Published on May 11, 2009 | Email this article

The TV ad market is not getting any worse. That’s what media executives on earnings calls have been saying, according to Miller Tabak analyst David Joyce - which means the downturn could be leveling out.

For example, News Corp. chairman Rupert Murdoch said last week, on reporting the company’s fiscal third-quarter profit, that the “worst is over,” while Walt Disney Co. CFO Tom Staggs told analysts (via Fox Business) that the rate of decline in the advertising   market is “stabilizing.” Viacom CEO Philippe Dauman said the company is seeing “good stable pricing in the market,” and, though volume has been soft, it’s starting to come back in. “We are seeing more robustness as we head into the upfront season,” he is quoted as saying (via TV Week).

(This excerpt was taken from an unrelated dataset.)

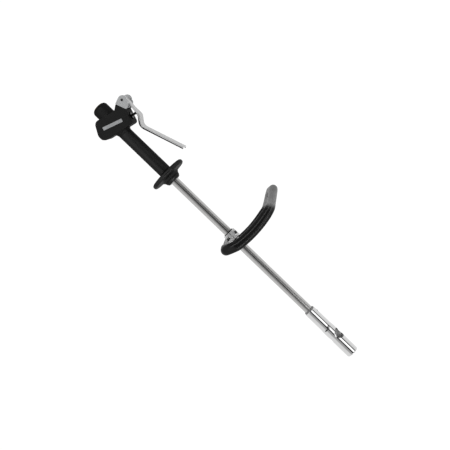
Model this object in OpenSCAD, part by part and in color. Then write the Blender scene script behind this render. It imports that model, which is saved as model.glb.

Still, the media industry is looking at a long recovery, not a quick “spring-back,” as some had hoped, says Dean DeBiase, CEO of TNS Media, writes Media Life.

Analysts are saying the increasing activity in local TV and radio - due in part to a reduction in prices - indicates a recovery is in the works. Inventory at some local TV and radio stations is beginning to become tight, as first time advertisers who couldn’t afford TV or radio in the past are beginning to make ad buys.

Adding to media executives’ feelings of optimism is the fact that consumer confidence rose in April, and stock values are beginning to level out.

But some media - mainly newspapers and magazines - are not likely to return to the levels of years past. Zenith Optimedia is predicting that newspaper spending will fall 12% this year, while magazine spending will slip 11%. TV spending is expected to drop 5.5%. Overall spending in North America will fall 8.3%. The internet will remain a bright spot this year, with predicted online ad expenditures rising 8.6%.

TNS Media Intelligence figures released last week showed that U.S. ad spending fell 9.2% in the fourth quarter of 2008. That’s more than twice the 4.1% drop for 2008 as a whole; TNS is expecting the spending decline to continue throughout 2009, writes eMarketer.